10. The appellants produce against this the fact that in the Settlement of 1875 A. D. the wajib - ul - arz for each village states in terms : "the village has been made a wakf for Taziadari during Moharram, repairs of imambara and mosque." Later settlements do not, however, make mention of any wakf. The appellants mainly rely upon admissions, or more accurately, assertions made in various proceedings relating to the villages by the respondent's predecessors - in - title.
11. It appears that from the year 1873 onwards a series of suits was brought by persons claiming to be Mahomedan heirs of Haidar Bakhsh. In these suits Iqbal Bahadur and Mewa Lal consistently asserted that these villages were wakf created by Haidar Bakhsh. These assertions are open to the criticism that they may have been devices to which resort was made with a view to defeating Muslim claimants but, with the High Court, their Lordships consider that these statements cannot entirely be put out of account. It may be added that in one of these suits in the year 1877 a detailed statement was made by Iqbal Bahadur and the guardian of Mewa Lal, then a minor, that in 1853 Maiku Lal applied for partition of the villages but that the application was struck off owing to the fact that the properties were proved to be wakf properties. The dates of the Courts' orders are given specifically as 19 - 4 - 1860 and 31 - 7 - 1861. The orders were not apparently produced in evidence.
12. There is one suit (case No. 421 of 1860) to which it is necessary to refer in more detail. It appears that Maiku Lal affected to sell his share in the villages to one Sheo Dayal who in execution proceedings against Maiku Lal obtained an order for possession of Maiku Lai's share on 1 - 12 - 1859. Lal Bahadur entered a demurrer under Art. 8 of 1859-the then Civil Procedure Code-claiming that the villages were devoted to sacred purposes by the ancestors of both parties and that, as he was in possession as trustee and received the rents "under the ruling of the S. D. A. No. 1166 dated 17 - 8 - 1838," the property could not be alienated. The Subordinate Judge decided in favour of the demurrer. Sheo Dayal appealed to the District Judge who found also for the demurrer. He observed that the revenue authorities on 2lst May to 6 - 10 - 1853, declared that Maiku Lal was out of possession and he found that the property was really devoted to sacred purposes. He dismissed the appeal. An appeal to the Sadar Diwani Adalat was dismissed the Court stating "the estates were wakf (the father of Lal Bahadur we observe was a proselyte from Hinduism to Mahomadism)."
13. In their Lordships' view the High Court did not attach proper weight to this case in arriving at a conclusion upon the matter. The errors in the report were emphasised to the neglect of the importance of the decision itself.

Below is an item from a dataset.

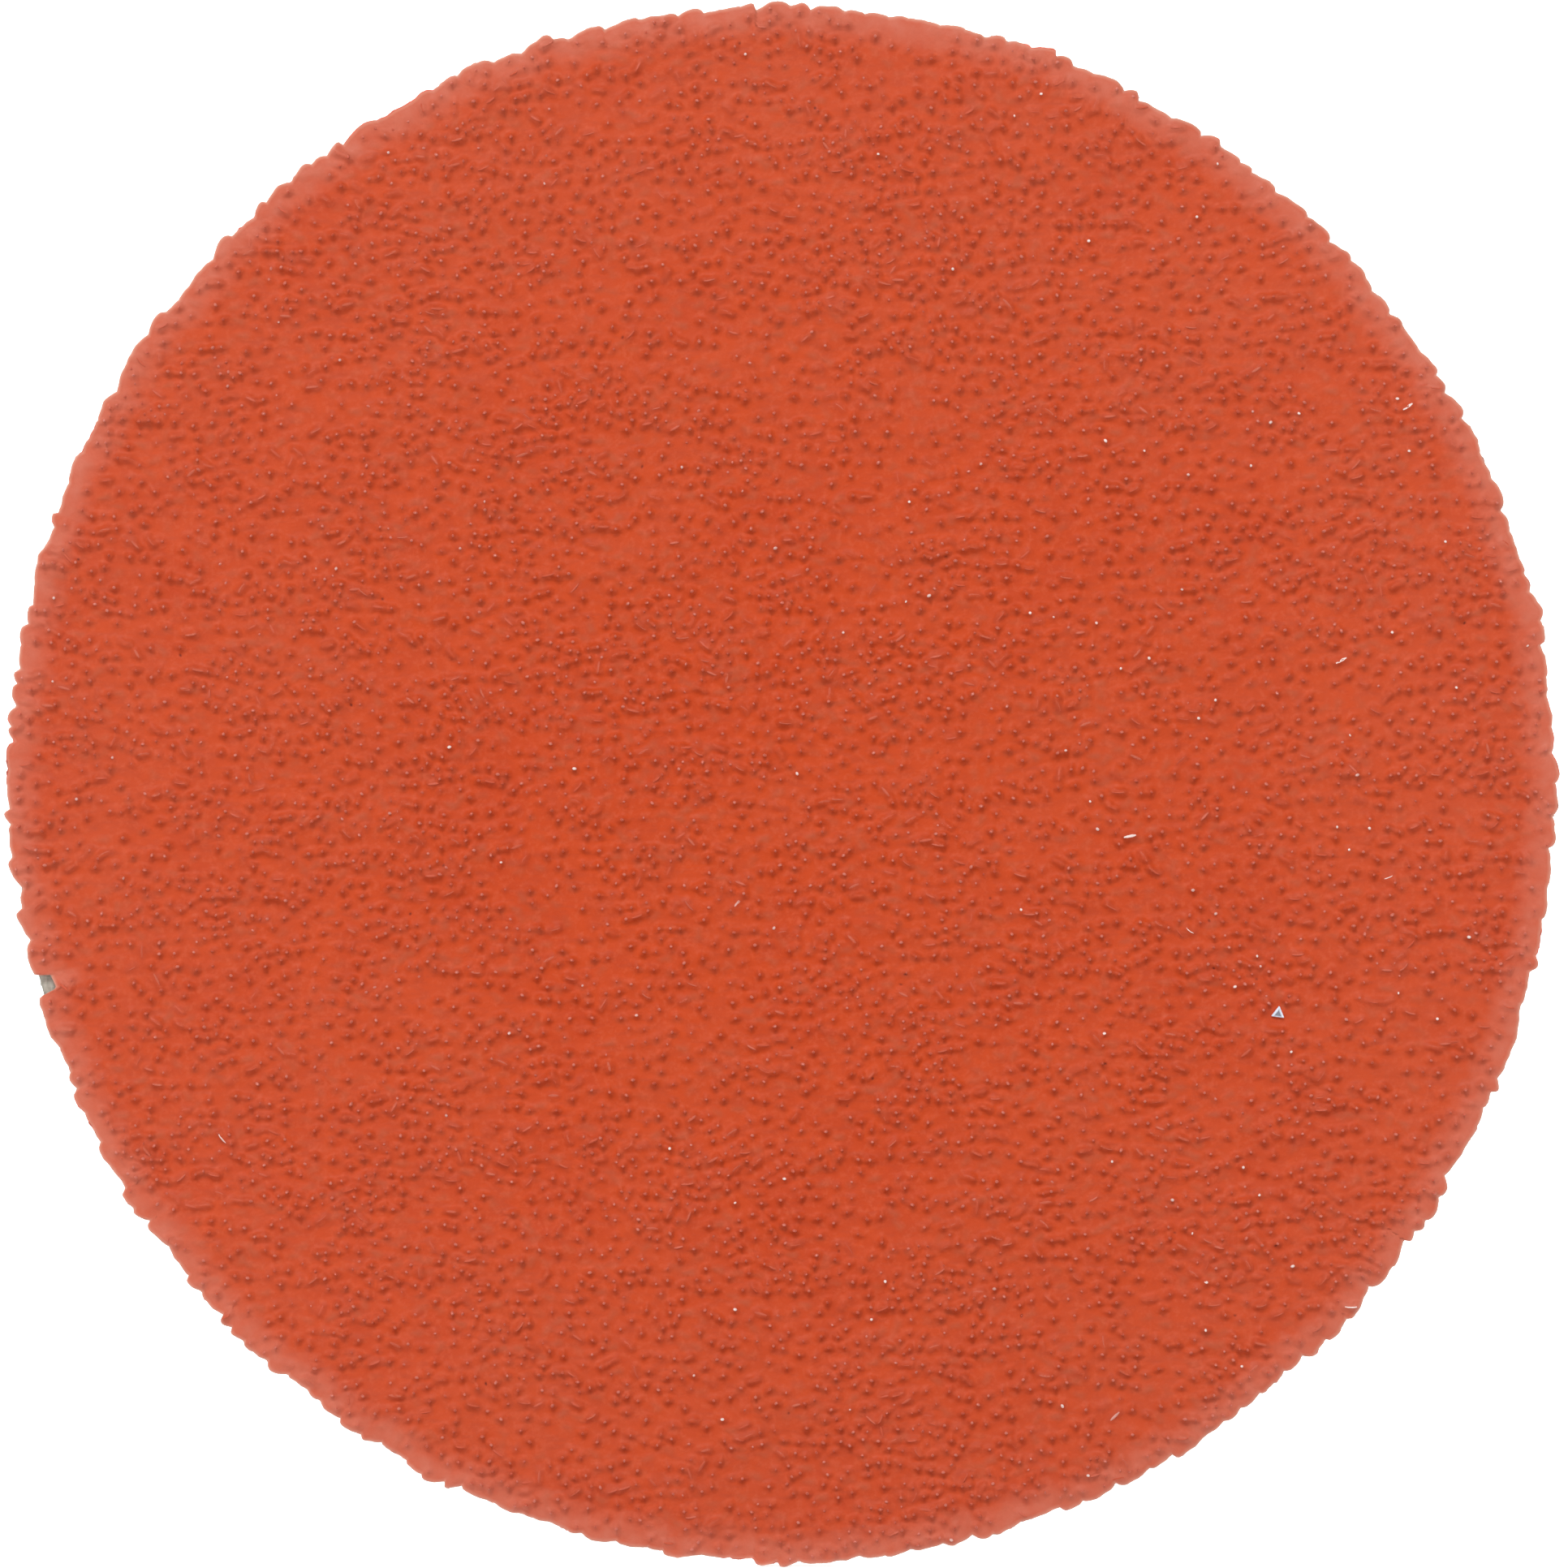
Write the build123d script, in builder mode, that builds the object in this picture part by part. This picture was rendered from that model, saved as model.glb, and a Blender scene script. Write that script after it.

14. The only discernible errors of fact in the report of the decision are : (1) that Lal Bahadur is referred to as the son of Haidar Bakhsh and Haidar Bakhsh is consequently referred to as an ancestor of Lal Bahadur, and (2) that Haidar Bakhsh is referred to as the brother of Maiku Lal. But it is clear (1) that the convert to Islam -Haidar Bakhsh- came into consideration as the person responsible for the dedication to wakf if such a dedication was made; (2) that the question whether or not there had been such a dedication was directly in issue; (3) that evidence on the point was taken; and (4) that the point was decided.
15. That is a general summary of the effect of the evidence. The critical question is whether the villages were dedicated by Haidar Bakhsh as a wakf. If they were the conclusion is inevitable that the mosque, imambara and grove were also so dedicated.
16. In considering the evidence as to the villages their Lordships do not attach to the documentary evidence prior to 1861 relied on by the respondents the weight attributed to it by the High Court. That evidence is undoubtedly consistent with the claim to a proprietary title but does not-and here they differ from the High Court-repel the hypothesis of the creation of a wakf by Haidar Baksh. The entries in the village records are not conclusive, though they are of weight. The lease of the villages is not of itself inconsistent with the dedication of the villages as an endowment. No weight can be attributed to Maiku Lal's attempted disposition of his share in light of the findings in the suit No. 421 of 1860. The consistent use of the mosque and imambara and of the profits of the villages for the purposes of the mosque and imambara; the fact that Haidar Bakhsh found the purchase money for the villages; Maiku Lal's failure to obtain a partition in the suit which was begun in 1853; the admissions and assertions made by the respondent's predecessors - in - title; and the judgment in the Suit No. 421 of 1860 lead their Lordships to the conclusion that the proper inference is not - as the High Court thought-that there were unenforceable directions given by Haidar Bakhsh that to perpetuate his memory some portion of the income of the villages was to be devoted to the upkeep of the mosque and the imambara, but that the transaction under which the villages were transferred to Lal Bahadur and Maiku Lal was accompanied by such overt expressions of intention as were necessary to create a wakf attaching to the villages for the endowment of the mosque, grove and imambara. A lawful and effective creation of a wakf is consistent with all the proved facts; and in their Lordships' view is the proper and reasonable inference from those facts.
17. Their Lordships will therefore humbly advise His Majesty that this appeal be allowed and that the judgment of the District Judge be restored. The respondent will pay the costs of the proceedings in the High Court and of this appeal.